Eugene Reimer
- Eugene Reimer wearing a Team Canada shirt in 1979

Personal information
- Nickname: Gene
- Born: 21 January 1940 Swift Current, Saskatchewan
- Died: 9 June 2008 (aged 68) Abbotsford, British Columbia, Canada

Sport
- Country: Canada
- Sport: Paralympic athletics

Medal record
Summer Paralympics
| Gold medal – first place | 1968 Tel Aviv | Discus Throw B |
| Gold medal – first place | 1968 Tel Aviv | Club Throw B |
| Silver medal – second place | 1968 Tel Aviv | Javelin Throw B |
| Gold medal – first place | 1972 Heidelberg | Discus Throw 4 |
| Gold medal – first place | 1972 Heidelberg | Pentathlon 4 |
| Silver medal – second place | 1972 Heidelberg | 4×60 m wheelchair relay open |
| Silver medal – second place | 1976 Toronto | Discus Throw 4 |
| Silver medal – second place | 1976 Toronto | Discus Throw 4 |
| Silver medal – second place | 1976 Toronto | Pentathlon 4 |
| Bronze medal – third place | 1976 Toronto | Javelin Throw 4 |
| Bronze medal – third place | 1980 Arnhem | Discus Throw 4 |

= Eugene Reimer =

Canadian paralympic athlete

Eugene "Gene" Reimer (21 January 1940 – 9 June 2008) was a Canadian wheelchair Paralympic athlete who won 10 Paralympic medals and 50 Canadian and Pan-American medals from 1968 to 1980. Having polio at an early age, he was a member of the wheelchair basketball team Vancouver Cable Cars alongside Terry Fox and Rick Hansen. In 1972, Reimer became the first person with a disability to be named Canada's Outstanding Male Athlete of the Year and to be inducted into the Order of Canada.

==Personal life==
Reimer was born on 21 January 1940 in Swift Current, Saskatchewan. At the age of three, he contacted polio, leaving him with paraplegia.

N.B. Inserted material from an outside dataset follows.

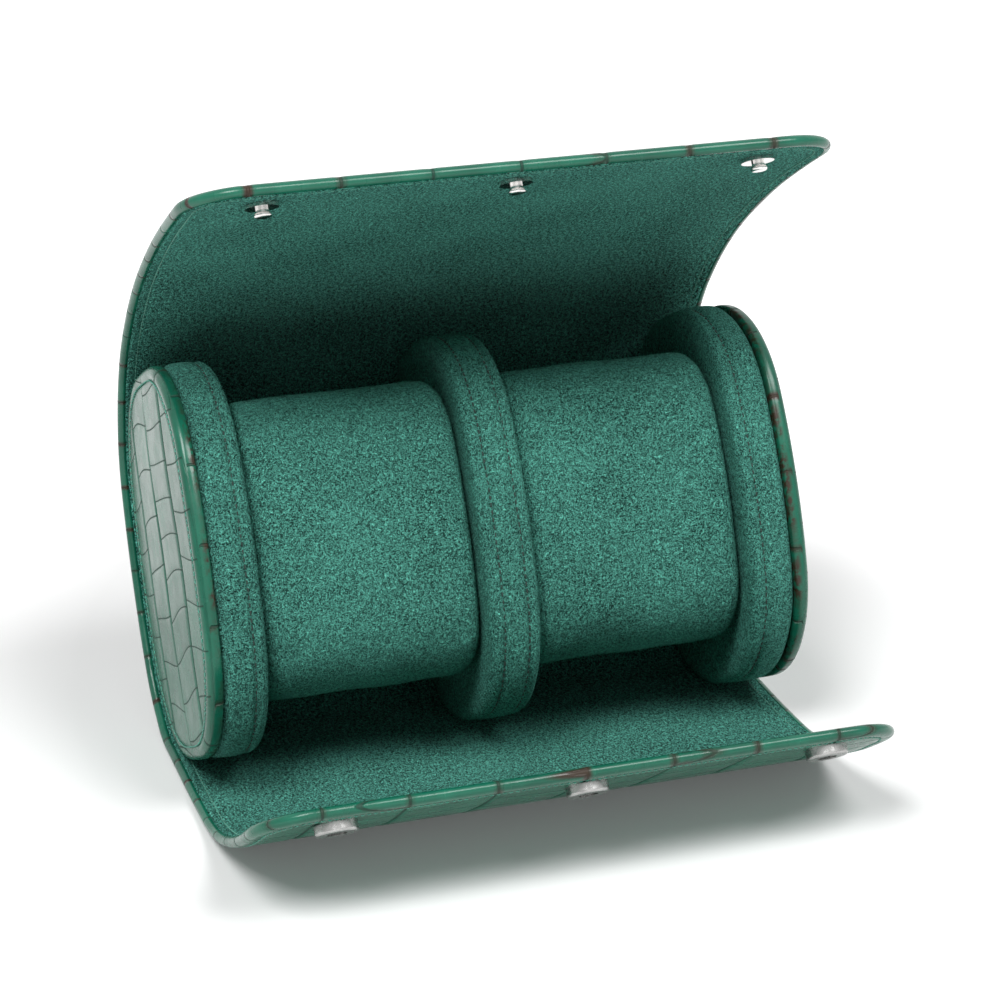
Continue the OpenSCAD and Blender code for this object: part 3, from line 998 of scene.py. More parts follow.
@dataclass
class Wrap:
    """The one sheet that goes from the front flap's free edge under and behind the
    oval to the lid's free edge: leather outside, suede inside, a turned rim.

    A profile lists pairs of inset from the edge and distance from the lining's face.
    """

    finishes: Finishes
    half: float = 78.0
    corner_r: float = 15.0
    inset: float = 8.0
    front_length: float = 90.0
    front_turns: tuple[float, ...] = (3.0, 22.0, 10.0, 3.0)
    lid_length: float = 137.0
    lid_turns: tuple[float, ...] = (32.0, 14.5, 7.5, 3.0)
    back: tuple[Pair, ...] = (
        (18.609, 0.0), (7.330, 30.0), (4.609, 0.0),
        (12.399, 22.769), (44.55, 19.463), (12.672, 23.269),
    )
    base_front: Pair = (-16.872, 2.7)
    blend_back: float = 3.0
    blend_on: float = 12.0
    skin_step: float = 0.85
    suede_step: float = 0.95
    corner_rows: int = 16
    emboss: Embossing = Embossing(seed=3.0)
    emboss_shift: float = 3.0
    scales_over: Pair = (3.6, 1.2)
    rim_over: Pair = (-2.9, 0.5)
    rim_marks: float = 0.6
    rim_relief: float = 0.35
    waves: float = 0.07
    wave_long: float = 34.0
    slack_over: Pair = (5.0, 3.0)
    fray: float = 0.16
    fray_at: Pair = (2.2, 0.5)
    fray_grain: int = 3
    thread: Thread = Thread(pitch=1.5, length=1.2, radius=0.17)
    outer_row: Pair = (3.6, 2.5)
    inner_row: Pair = (4.1, 0.16)
    outer_profile: tuple[Pair, ...] = (
        (8.0, 2.7), (7.2, 2.7), (6.4, 2.7), (5.6, 2.7), (4.9, 2.7), (4.3, 2.66), (3.9, 2.56),
        (3.6, 2.45), (3.3, 2.5), (2.9, 2.62), (2.4, 2.68), (1.8, 2.66), (1.2, 2.54), (0.7, 2.3),
        (0.3, 1.94), (0.06, 1.46), (0.04, 1.0), (0.2, 0.54), (0.55, 0.16), (1.0, -0.06),
        (1.4, -0.1), (1.75, 0.04), (1.95, 0.3), (2.05, 0.6), (2.2, 0.85), (8.0, 0.85),
    )
    inner_profile: tuple[Pair, ...] = (
        (8.0, 0.06), (7.0, 0.06), (6.2, 0.06), (5.4, 0.07), (4.8, 0.12), (4.4, 0.22), (4.1, 0.26),
        (3.8, 0.18), (3.4, 0.0), (2.9, -0.12), (2.4, -0.16), (2.05, -0.1), (1.86, 0.06),
        (1.84, 0.34), (1.95, 0.6), (8.0, 0.7),
    )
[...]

He later moved to Abbotsford, British Columbia, where he lived with his two sons and daughter. Reimer died on 9 June 2008 at the age of 68.

Throughout his career, Reimer excelled at a variety of sports despite his disability, including track-and-field, weightlifting, archery, swimming, volleyball, and table tennis. He was an avid wheelchair basketball player. He played for 19 years for the wheelchair basketball team Vancouver Cable Cars alongside Rick Hansen and Terry Fox, winning the 1979 National Championships.

==Athletic career==
Reimer participated in his first Paralympics Game in 1968 in Tel Aviv. Competing in table tennis, swimming, and track events, he won gold at the Men's Discus Throw B with a distance of 27.47 metres. He also placed first at the Men's Club Throw B with a throw of 42.01 metres, beating the silver medalist by nearly 16 metres. At the Men's Javelin Throw B, he placed second with a throw of 36.21 metres.

At the 1972 Paralympic Games in Heidelberg, West Germany, Reimer set the world record for the Men's Pentathlon 4 at 5141 points, one point more than the silver medalist. He also set the world record for the Discus Throw 4, with a final width of 29.91 metres. Alongside Dann W., Henderson F., and Simpson B, they came second at the Men's 4×60 Wheelchair Open Relay with a time of 0:56:30.

At the 1976 Paralympic Games in Toronto, Reimer's record in the Men's Discus Throw B was broken by Remi Ophem and he finished second. Reimer also finished second in the Men's Pentathlon 4 with a score of 3295. In the Men's Javelin event, he finished third with a distance of 23.05 metres. At his final Paralympic Game, in 1980 at Arnhem, Netherlands, Reimer was able to top the podium of the Men's Discus Throw B with a throw of 29.80 metres, beating the second-place finisher by 36 centimetres.

==Awards==
In 1972, Reimer became the first person with a disability to be named Canada's Outstanding Male Athlete of the Year and he was also inducted into the Canadian Sports Hall of Fame. He was the first disabled athlete to be awarded the Order Of Canada medal in 1974 for "his inspiring example to persons with disabilities".

In 2000, he was inducted into the Terry Fox Hall of Fame, and two years later he became the first disabled athlete to be inducted into the BC Sports Hall of Fame. The same year, Reimer ran the BC Disability Games and Eugene Reimer Middle School was created and named after him.